Self Care techniques, like pranayama or meditation, can seem like a chore when you’re first getting started. Remember that no man is a mountain, and the most impactful and lasting changes come when we set ourselves up for success. For that reason, if you are just getting started in a new self care technique, I encourage you to find support from friends, your partner, others in your network who you know are also interested in the practice. This helps in a few ways:

i. accountability & consistency - having a practice partner holds you accountable to consistency in practice, it’s a lot easier to bail on yourself than a friend or partner. maintaining consistency is KEY if you are going to discover if the technique has any real benefit for you.
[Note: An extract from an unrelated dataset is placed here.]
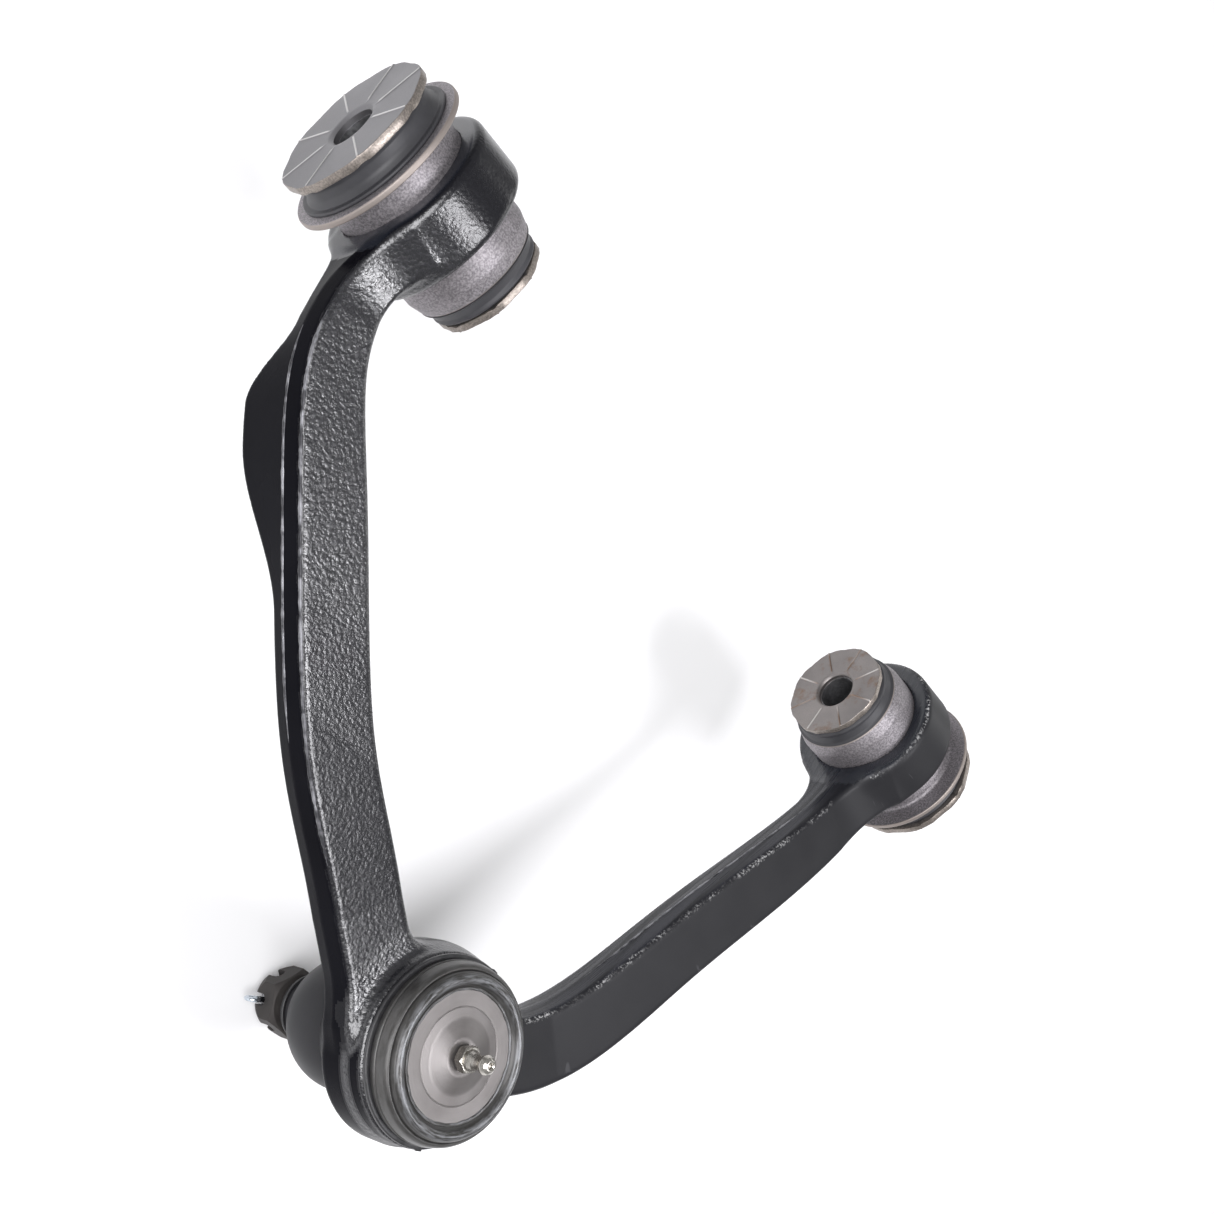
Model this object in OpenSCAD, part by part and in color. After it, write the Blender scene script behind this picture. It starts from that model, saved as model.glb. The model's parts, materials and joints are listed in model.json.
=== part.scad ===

ii. feedback + learning curve - it helps in overall learning and getting feedback, and addressing questions which are bound to come up along the way. ideally this would be under the tutelage of someone who has practiced longer than you, or at least checking in occasionally with someone who has walked that road before you.

iii. group energy/camaraderie - this last point may be subtle but one i find to be very true in practice. in group even if it’s just two of you there is a supportive air that will help pull you through your set interval... whether it’s just 5 minutes or 45 minutes.